じゃぽブログ

公益財団法人日本伝統文化振興財団のスタッフが綴る、旬な話題、出来事、気になるあれこれ。

日本音楽集団の50年

いまから50年前、1964年(昭和39年)というと何を思い浮かべるでしょうか? 東京オリンピックが開催された年として、このところ注目されることが多くなりました。東海道新幹線の開通、東京モノレールの開通などもこの年ですね。日本中にさまざまな新しい動きが芽生えた時代といってもいいでしょう。
日本音楽集団が生まれたのもこの年です。現代邦楽の演奏集団「日本音楽集団」のサイトのプロフィールには、「1964年日本の音楽界に新たな動きがありました。それまでの伝統的な邦楽の一線を越え、現代のスピード感、力強さをバネにし、誰にでも親しめる新しい邦楽のあり方を求めた一群が誕生したのです」とあります。

今年度から「創立50周年記念コンサートシリーズ」が始まりますが、その前ぶれとなる会に行ってきました。「日本音楽集団 第211回定期演奏会 時代をつむぐ・・・未来をつなぐ」と題する演奏会です(2014年3月15日(土)津田ホール)。内容について、プログラムから引用してご紹介します。

1964年、作曲家や邦楽器奏者ら14人が集まり結成した日本音楽集団は今年で50周年を迎えます。これまで1000曲を優に超える作品を生み出してきました。当定期演奏会では、50周年を前にこの珠玉の作品群を振り返り、あらためて再演したい、そしてこれからも演奏し続けていきたい曲を年代ごとにおって演奏させていただきます。そして当団の未来へつなげる一歩として、秋岸寛久の新曲もご用意いたしました。
時代とともに邦楽アンサンブルの糸をつむいできた当団は、これからの未来に、本日また一歩、歩みを進めたいと存じます。

数ある日本音楽集団のレパートリーから選ばれた、各年代を代表する5曲は演奏に迫力があり、それぞれの時代のエネルギーのようなものが感じられました。

「時代をつむぐ・・・未来をつなぐ」 プログラム

60年代・・・
ソネット 三木稔作曲(1962年)
 尺八三重奏

70年代・・・
「颯踏(さっとう)」 長澤勝俊作曲(1975年)
 笛(篠笛、能管)、打楽器

80年代・・・
「青のモチーフによるコンポジション 佐藤敏直作曲(1984年)
 笛、尺八、三味線、琵琶、箏、十七弦、打楽器

90年代・・・
シンフォニエッタ・ルラーレ」 上野耕路作曲(1992年)
 笛、尺八、三味線、琵琶、箏、十七弦、打楽器

・・・未来へ
「眩耀泡幻(げんようほうげん)」 秋岸寛久作曲(2014年)委嘱新作
 笛、尺八、三味線、琵琶、箏、十七弦、打楽器

曲の合間に、創設当時を知る代表の田村拓男さんと尺八の宮田耕八朗さんのお話がありました。
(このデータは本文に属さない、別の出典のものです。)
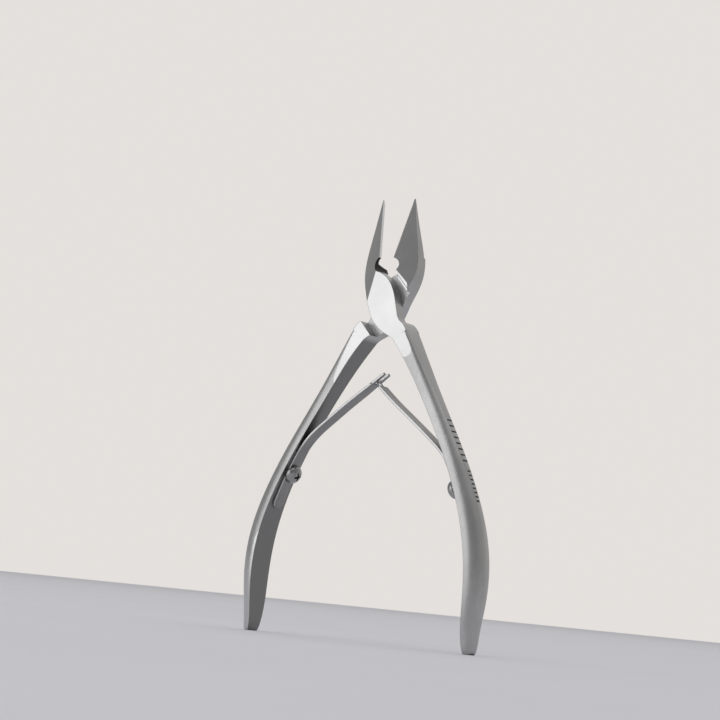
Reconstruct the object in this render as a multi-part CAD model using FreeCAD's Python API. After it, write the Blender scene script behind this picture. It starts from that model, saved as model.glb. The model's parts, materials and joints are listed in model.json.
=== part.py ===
"""Nail and cuticle nipper with a lap joint and a double leaf spring.

Frame: +Z runs up the tool from the handle ends to the jaw tips, X is its width, Y its thickness,
and the front of the tool faces -Y. The origin lies on the floor under the pivot, midway between
the handle ends. Millimetres.

Each lever is drawn closed, with the pivot axis at the origin and its cutting edge on X = 0, then
swung open about the pivot to its rest position and lifted onto the floor.
"""
import FreeCAD, Part
import math
import os

V = FreeCAD.Vector

# ---------------------------------------------------------------- driving dimensions
PIVOT_HEIGHT = 78.15       # pivot axis above the floor; the handle ends are dressed flat there
HALF_OPEN = 9.5            # how far each lever swings from closed to rest, degrees
JOINT_THICKNESS = 5.8      # lap joint and jaw roots, front to back
LAP_PLAY = 0.02            # gap between the two sliding lap faces

EDGE_HEEL = 11.8           # heel of the cutting edge above the pivot
EDGE_TIP = 26.8            # tip of the cutting edge above the pivot
EDGE_GAP = 0.03            # each edge stops this far from the centre plane
TIP_FLAT = 0.15            # width of the blunted tip
TIP_DEPTH = 2.9            # how far the tip lies behind the front plane
FACET_SLOPE = 0.47         # fall of the front grind per millimetre away from the edge
BACK_START = 13.5          # where the thinned back of the jaw starts
BACK_STEP = 0.5            # depth of the step there
BACK_AT_TIP = 0.35         # back face of the tip behind the middle plane
LAND = 0.95                # flat band behind the cutting edge
HOLLOW_RADIUS = 8.0        # concave grind behind the land
HOLLOW_OFFSET = 3.75       # axis of that grind, past the centre plane
HOLLOW_START = 9.9         # lower end of that grind
NOTCH_CENTRE = 10.3        # relief hole below the cutting edges, above the pivot
NOTCH_RADIUS = 1.7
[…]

この日「ソネット」を演奏した宮田さんは、日本音楽集団結成のきっかけともなった「東京尺八三重奏団」(メンバーは村岡実、横山勝也、宮田耕八朗。前身は「モダン尺八トリオ」)が初演したときから同じパートを吹いているとのこと。50年間一緒に活動してきたお二人のお話は興味がつきません。2月に三鷹で開かれた「第2回全国邦楽合奏フェスティバル」の盛況ぶりにもふれて、今日、全国で流派や楽器の垣根を越えた邦楽の合奏がさかんになったのは隔世の感があるということでした。
また、未来への新作「眩耀泡幻」を発表した日本音楽集団所属の作曲家、秋岸寛久さんのお話もありました。秋岸さんは中学生のときに日本音楽集団の「颯踏」を聴いているそうです。その後、作曲を学んでいた東京音楽大学で箏の野坂恵子(現・操壽)さんや作曲の三木稔さんと出会い、日本音楽集団と関わることになったいきさつなど、まさに出会うべくして出会ったと思われる、こちらもたいへん興味深い内容でした。

日本音楽集団の「創立50周年記念定期演奏会シリーズ」は、まず2014年7月9日(水)、津田ホールで「邦楽オーケストラの誕生」が開かれます。1960年代の名作をあらためてとりあげる試み、新鮮な響きとなって聞こえるのでしょうか? 期待の演奏会です。